Professional-investor marketing may use the AIFMD passport where an authorized EU AIFM manages the AIF. Otherwise, national private placement rules apply.
Which reports are required?
Annual report. Annex IV transparency reporting applies where the AIFMD regime applies. Semi-annual reporting is not required for SICARs by law.
Is a PRIIPs KID required?
Only where the product is made available to retail investors; typical SICAR distribution is limited to well-informed/professional investors.
How are assets valued?
Valuation must follow the policy in the offering document and AIFMD valuation rules where applicable, under oversight of the AIFM and auditor.
What about taxation?
A SICAR is generally subject to corporate tax but enjoys exemptions for income and gains from risk-capital securities. No subscription tax applies; minimum net wealth tax may apply depending on form and balance sheet.
Is carried interest treated separately?
Luxembourg has specific tax rules and draft updates for carried interest for AIF managers; sponsors should obtain tax advice before launch and confirm the 2025 regime in force.
Does AIFMD 2 change anything now?
AIFMD 2 was adopted at EU level and is in Luxembourg transposition.
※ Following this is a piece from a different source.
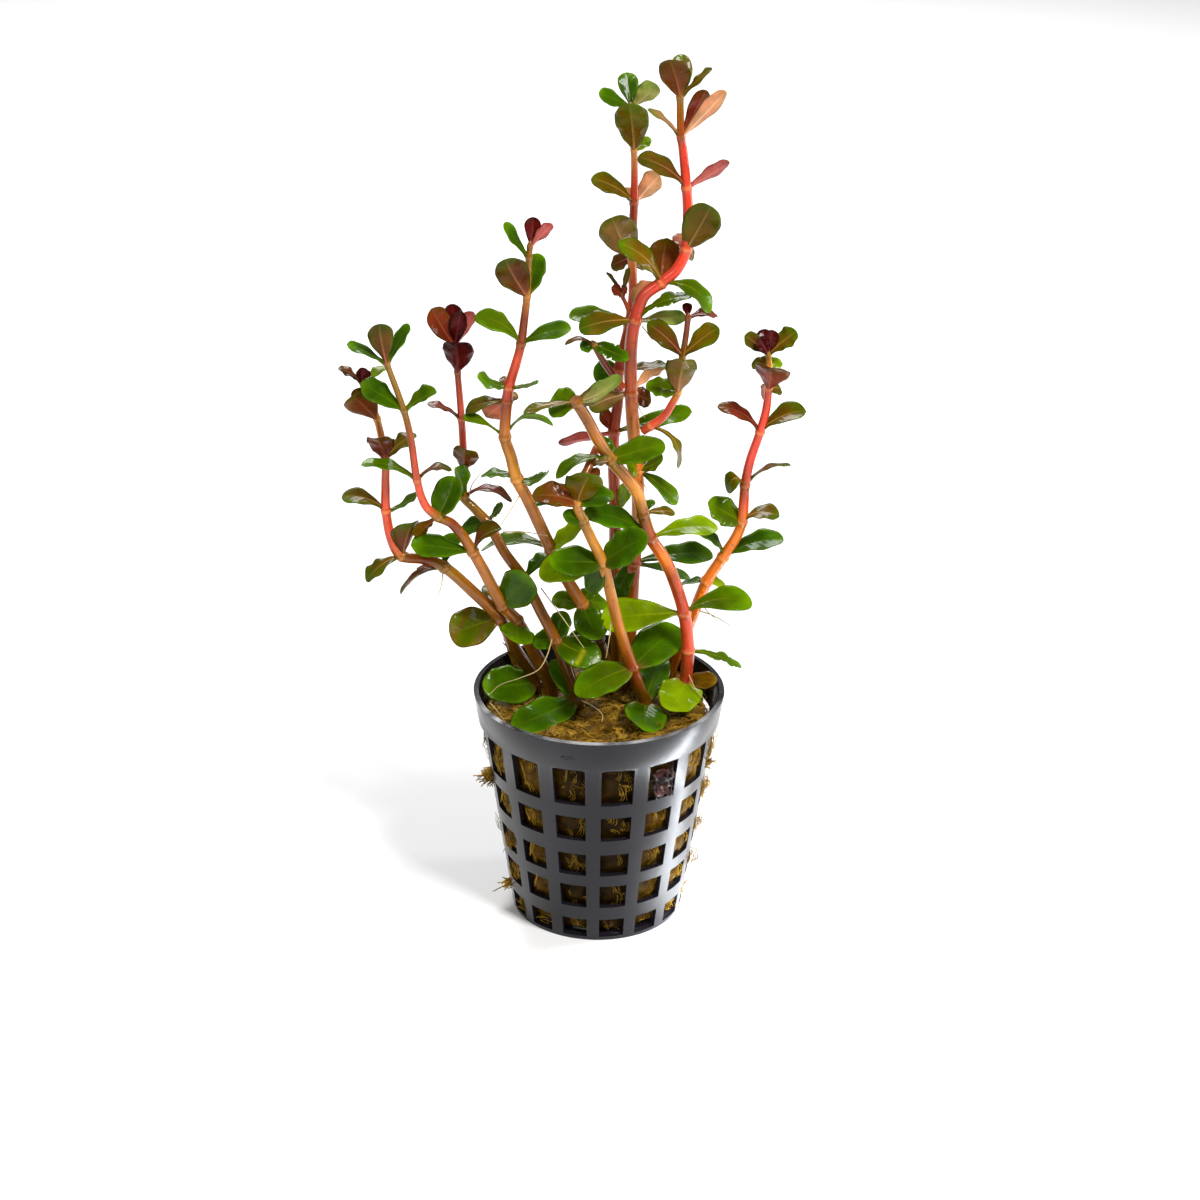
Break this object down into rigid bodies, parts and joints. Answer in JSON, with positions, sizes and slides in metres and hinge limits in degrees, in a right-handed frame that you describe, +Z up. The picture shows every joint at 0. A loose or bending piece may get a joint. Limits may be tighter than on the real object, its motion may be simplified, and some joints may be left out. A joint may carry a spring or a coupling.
{
  "type": "potted aquarium stem plant",
  "caption": "Upright shoots of small paired oval leaves, green low down and red at the tips, rooted in a rock wool plug in a slotted net pot.",
  "frame": {"origin": "middle of the pot's base, on the surface it stands on", "axes": "+Z up along the pot's axis; -Y towards the picture's viewer; +X to the viewer's right"},
  "size_m": [0.0885, 0.05, 0.172],
  "materials": {
    "net_pot": "satin",
    "rock_wool": "fibrous",
    "far_left_shoot": "glossy leaf",
    "left_shoot": "glossy leaf",
    "maroon_tip_shoot": "glossy leaf",
    "middle_shoot": "glossy leaf",
    "tall_shoot": "glossy leaf",
    "tallest_shoot": "glossy leaf",
    "small_side_shoot": "glossy leaf",
    "left_side_shoot": "glossy leaf",
    "right_side_shoot": "glossy leaf",
    "cut_top_shoot": "glossy leaf",
    "centre_shoot": "glossy leaf",
    "right_shoot": "glossy leaf"
  },
  "bodies": {
    "root": {"net_pot": "net_pot", "rock_wool": "rock_wool", "far_left_shoot": "far_left_shoot", "left_shoot": "left_shoot", "maroon_tip_shoot": "maroon_tip_shoot", "middle_shoot": "middle_shoot", "tall_shoot": "tall_shoot", "tallest_shoot": "tallest_shoot", "small_side_shoot": "small_side_shoot", "left_side_shoot": "left_side_shoot", "right_side_shoot": "right_side_shoot", "cut_top_shoot": "cut_top_shoot", "centre_shoot": "centre_shoot", "right_shoot": "right_shoot"}
  },
  "joints": []
}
Sponsors should plan for changes in delegation, liquidity tools, reporting and loan-originating AIF rules as they enter into force.
Are side letters allowed?
Yes, if consistent with fund documents, fair treatment requirements and disclosure. Keep an internal register and ensure AIFMD fairness principles.
What are AML/KYC expectations?
Standard identification, beneficial ownership (RBE) checks, source-of-funds/source-of-wealth, PEP/sanctions screening, and ongoing monitoring per CSSF requirements.
Is SFDR applicable?
Where the SICAR is an AIF, SFDR disclosures (Art. 6/8/9) apply at entity and product level. Ensure consistency with strategy and data availability.
What is the depositary’s role?
Safekeeping (custody/record-keeping), cash flow monitoring, and oversight of certain controls. Scope depends on asset type and structure.
Can we convert to or from another vehicle?
Reorganizations are possible case-by-case (e.g., migrating a compartment, merging, or switching form) subject to investor approvals and CSSF process.